A. The End of Negative Interest Rates in Japan
The primary catalyst for Mizuho's future profitability is the shift in the Bank of Japan's monetary policy.
Net Interest Margin (NIM): For years, Japan's negative interest rate policy compressed banks' NIM (the difference between interest earned on loans and paid on deposits). A sustained rise in domestic interest rates is expected to significantly boost NIM and improve profitability from the core lending business.
JGB Holdings: A major risk is the value of the vast holdings of low-yielding Japanese Government Bonds (JGBs) on Mizuho's balance sheet. While rising rates improve future income, they can cause paper losses on existing bond portfolios.
B. Competitive Environment
Mizuho faces intense competition primarily from its two domestic megabank rivals, Mitsubishi UFJ Financial Group (MUFG) and Sumitomo Mitsui Financial Group (SMFG). Competition centers on market share in domestic lending and fee income businesses, as well as the race for global investment banking deals.
C. Top Risks
Mizuho’s risk management highlights several key areas, common to global banks:
Global Macro-environment: Volatility in overseas economies, particularly the U.S. and Europe, and fluctuations in foreign exchange rates (like the yen's historic movements).
Credit Risk: The quality of its massive loan portfolio, particularly in corporate lending, remains a key variable.

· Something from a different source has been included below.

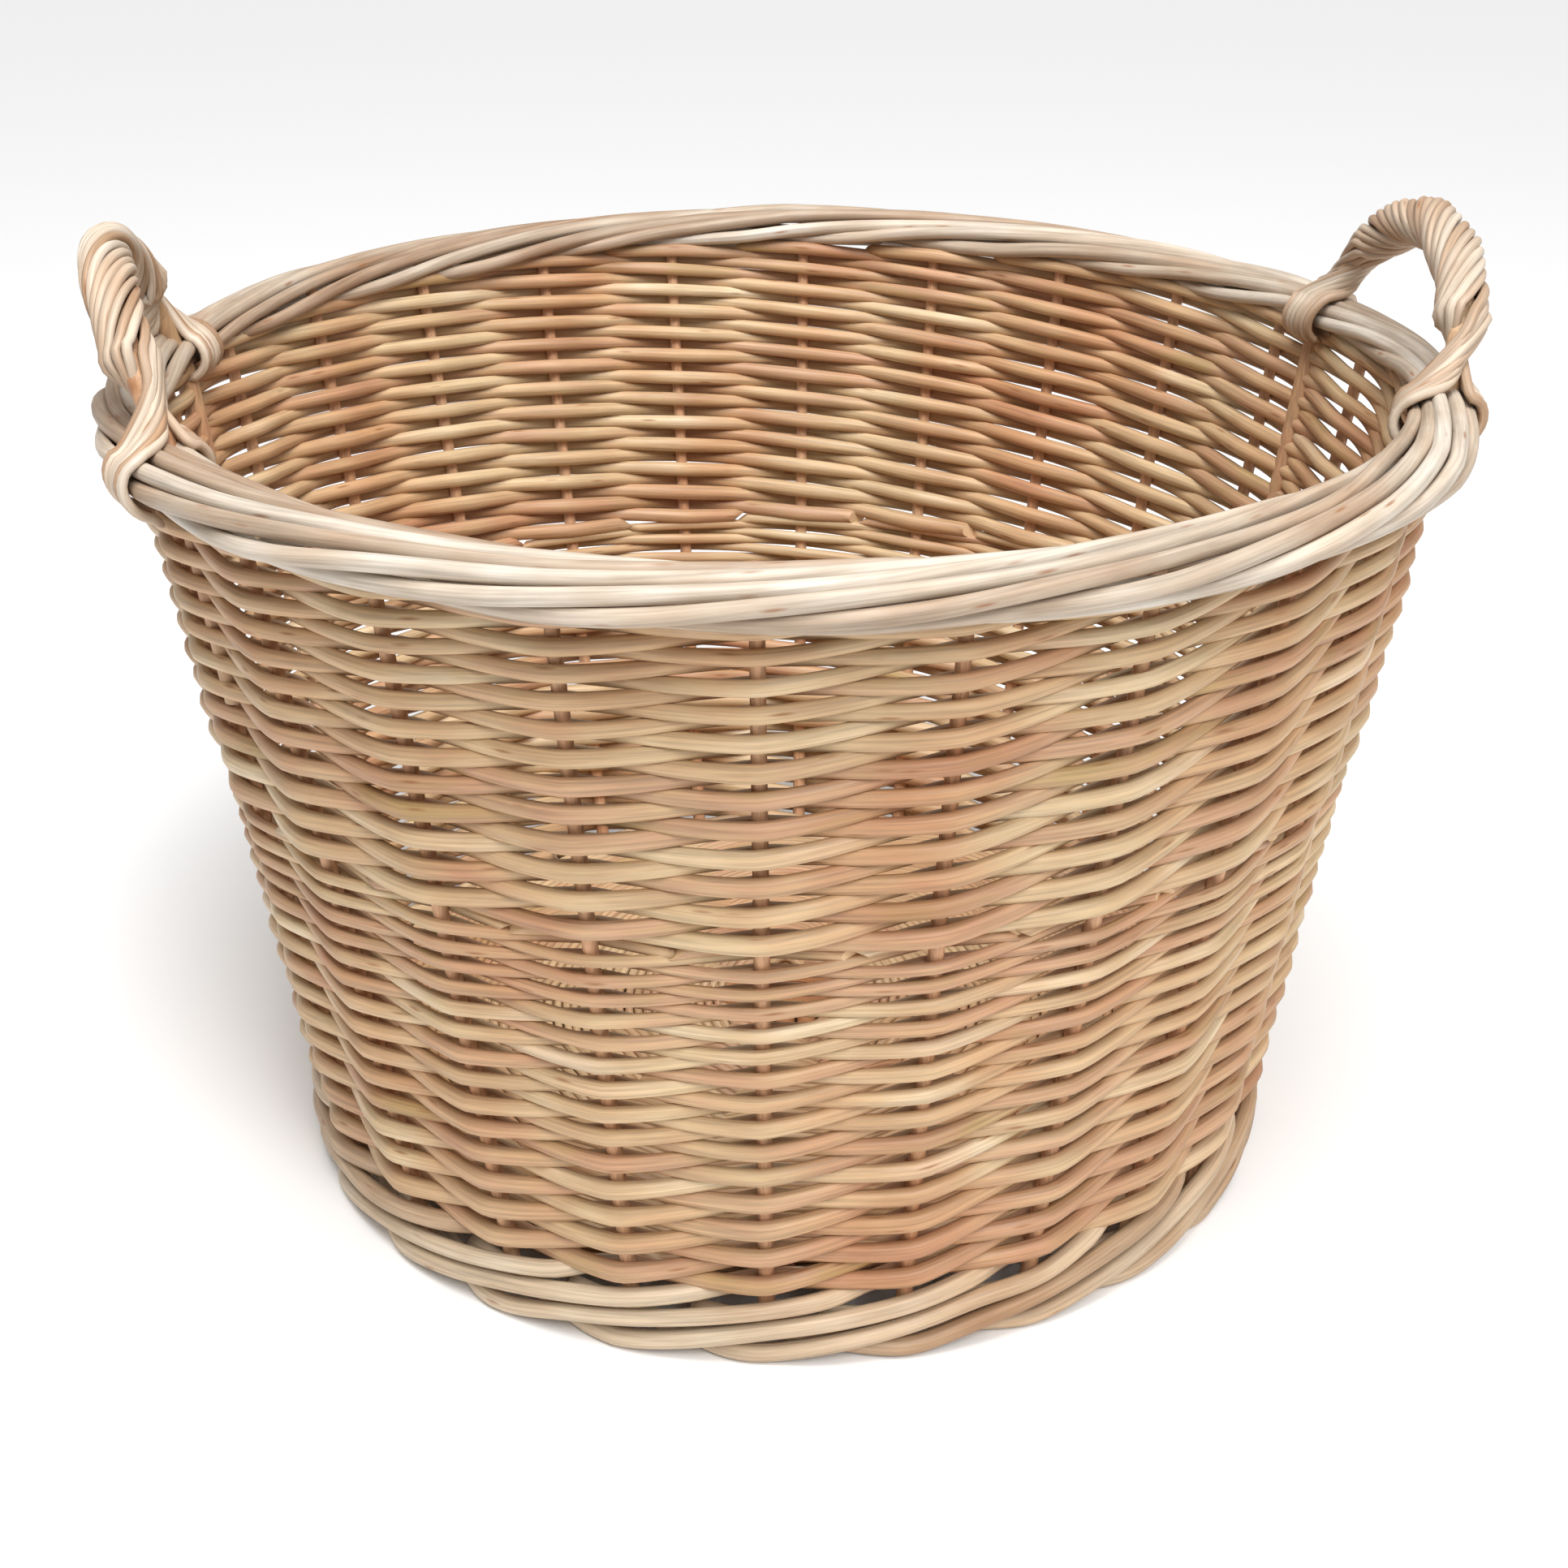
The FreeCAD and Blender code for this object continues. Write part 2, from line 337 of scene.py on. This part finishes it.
def noise(tree, source, scale, detail=2.0, roughness=0.5):
    """Noise value read at some coordinates."""
    made = shader_node(tree, "ShaderNodeTexNoise", Scale=scale, Detail=detail,
                       Roughness=roughness)
    tree.links.new(source, made.inputs["Vector"])
    return made.outputs["Fac"]


# Changes per metre of the pattern: along and across a rod, or in X, Y and Z on
# a CAD piece.
ROD_SCALES = {"streak": (22, 900, 900), "band": (30, 90, 90), "spot": (34, 220, 220)}
CAD_SCALES = {"streak": (900, 900, 25), "band": (60, 60, 60), "spot": (40, 40, 40)}
CAD_TINT_SCALE = 9.0
PATCH_SCALE = 14.0
STREAK_DEPTH = 0.35
ROUGHNESS = 0.5
SPECULAR = 0.42
BUMP_STRENGTH = 0.45
BUMP_HEIGHT = 0.0006
SPOT_COLOUR = srgb(138, 88, 50)
CUT_COLOUR = (0.62, 0.42, 0.24)


def willow(name, palette, stain, from_object=False, patch=0.5):
    """Peeled willow: a palette along each rod, stain patches, streaks and spots.

    The palette runs from the palest to the deepest colour of the skin. A CAD
    piece has no pattern places of its own, so it is coloured from its object
    coordinates.
    """
    material = bpy.data.materials.new(name)
    material.use_nodes = True
    tree = material.node_tree
    tree.nodes.clear()
    output = tree.nodes.new("ShaderNodeOutputMaterial")
    shader = tree.nodes.new("ShaderNodeBsdfPrincipled")
    tree.links.new(shader.outputs[0], output.inputs["Surface"])
    object_space = tree.nodes.new("ShaderNodeTexCoord").outputs["Object"]
    if from_object:
        scales = CAD_SCALES
        rod_space = object_space
        tint = noise(tree, object_space, CAD_TINT_SCALE)
    else:
        scales = ROD_SCALES
        rod_space = attribute(tree, "rod_pos", "Vector")
        tint = attribute(tree, "tint", "Fac")

    bands = noise(tree, stretched(tree, rod_space, scales["band"]), 1.0, 3.0)
    place = weighted_sum(tree, tint, 0.55, bands, 0.75)
    place = arithmetic(tree, "SUBTRACT", place, 0.15)
    stops = [(0.12 + 0.76 * i / (len(palette) - 1), c) for i, c in enumerate(palette)]
    skin = ramp(tree, place, stops)

    patches = noise(tree, object_space, PATCH_SCALE)
    stain_mask = ramp(tree, patches, [(0.42, grey(0)), (0.68, grey(patch))])
    skin = mix(tree, "MULTIPLY", stain_mask, skin, stain)

    streaks = noise(tree, stretched(tree, rod_space, scales["streak"]), 1.0, 3.0, 0.6)
    streak_shade = ramp(tree, streaks, [(0.30, grey(1 - STREAK_DEPTH)), (0.62, grey(1.0))])
    skin = mix(tree, "MULTIPLY", 1.0, skin, streak_shade)

    spots = shader_node(tree, "ShaderNodeTexVoronoi", Scale=1.0)
    tree.links.new(stretched(tree, rod_space, scales["spot"]), spots.inputs["Vector"])
    spot_mask = ramp(tree, spots.outputs["Distance"], [(0.05, grey(0.75)), (0.16, grey(0.0))])
    skin = mix(tree, "MIX", spot_mask, skin, SPOT_COLOUR)
    if not from_object:
        skin = mix(tree, "MIX", attribute(tree, "cut_end", "Fac"), skin, CUT_COLOUR)
    tree.links.new(skin, shader.inputs["Base Color"])

    rough = ramp(tree, bands, [(0.3, grey(ROUGHNESS - 0.06)), (0.7, grey(ROUGHNESS + 0.10))])
    tree.links.new(rough, shader.inputs["Roughness"])
    shader.inputs["Specular IOR Level"].default_value = SPECULAR

    height = weighted_sum(tree, streaks, 0.35, bands, 0.65)
    bump = shader_node(tree, "ShaderNodeBump", Strength=BUMP_STRENGTH, Distance=BUMP_HEIGHT)
    tree.links.new(height, bump.inputs["Height"])
    tree.links.new(bump.outputs["Normal"], shader.inputs["Normal"])
    return material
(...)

Cybersecurity and IT System Failures: Given past issues and the complexity of global operations, system resilience remains a top operational risk.
Conclusion
Mizuho Financial Group presents a classic "value" investment case driven by its role as a stable cornerstone of the Japanese and global financial systems, its strong capital base, and its persistent discount to book value. The fundamental long-term thesis for MFG is predicated on its ability to leverage its international capital markets strength and, most importantly, the expected monetary normalization in Japan. The successful execution of its cost-cutting and digital transformation initiatives, combined with a sustained rise in domestic interest rates, could lead to a re-rating of the stock, driving its P/B ratio closer to that of its more profitable global peers.